Trouble with usage studies (Albert Henderson Marcia Tuttle 02 Jul 1996 12:57 UTC

---------- Forwarded message ----------
Date: Tue, 2 Jul 1996 00:53:19 EDT
From: Albert Henderson <70244.1532@COMPUSERVE.COM>
Subject: Trouble with usage studies

Donna Lively commented:

> Mr. Henderson seems to want us to dismiss low "browse stats" as
> criteria for cancellation because there may be "many other" uses that
> are unrecorded.

Actually, I wanted to encourage getting thoughtful advice from research
and faculty departments as preferable to use and impact statistics for the
purpose of collection development, weeding, cancellations, etc. Esoteric
materials won't be used as often as undergraduate stuff. If you are in a
"research university" there must be some obligation to support research.

> Indeed, but that is also true for those titles which
> show high usage too.  The point is, in context, when one is
> cutting serials because one has no choice, because one's budget is
> also being cut, use studies can still reliably show one what is
> used heavily and what is not, period.  If all the "uncounted" uses for
> all the journals were counted, I would bet that one would have close
> to the same ratio of usage between "high use" and "low use" titles
> that exists now with our "imperfect" methods.  Guess which ones will
> still be targeted for cancellation?

The result  was described in a recent comment that when a researcher maxed
the CONTU guidelines of 5 interlibrary borrowings of a particular title, he/she
is told to either go to another library or enter a personal subscription.  This
is the academic equivalent of revoking the key to the executive wash room. My
feeling about this is the missions of the library and its institution are being
severely compromised.

> Publishers who fear that their journals will end up on
> the low end, should get busy and get them online for easy doc
> del access because that is how more and more libraries will be
> purchasing them, and these publishers might as well have some control
> over the process and also get the "delivery fee" that CARL or
> some other commercial vendor makes over and above a copyright fee.

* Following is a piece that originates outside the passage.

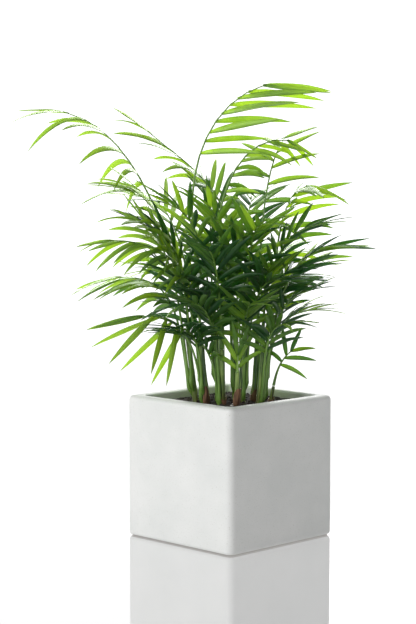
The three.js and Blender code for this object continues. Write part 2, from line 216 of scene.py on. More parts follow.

Carnegie Mellon economists Zahray & Sirbu published (INFORMATION ECONOMICS AND
POLICY 4:127-154, 1989/90)  a model some years ago indicating that royalty fees
will rise sufficiently to foil any idea of cost savings. It seems to me that
model is being realized.

> Researchers will also have to learn to operate in a new paradiagm
> with the use of online indexing and abstracting services and current
> contents services for their "browsing" or their careers will continue
> to be "hurt" and frankly it is not necessary that they should be.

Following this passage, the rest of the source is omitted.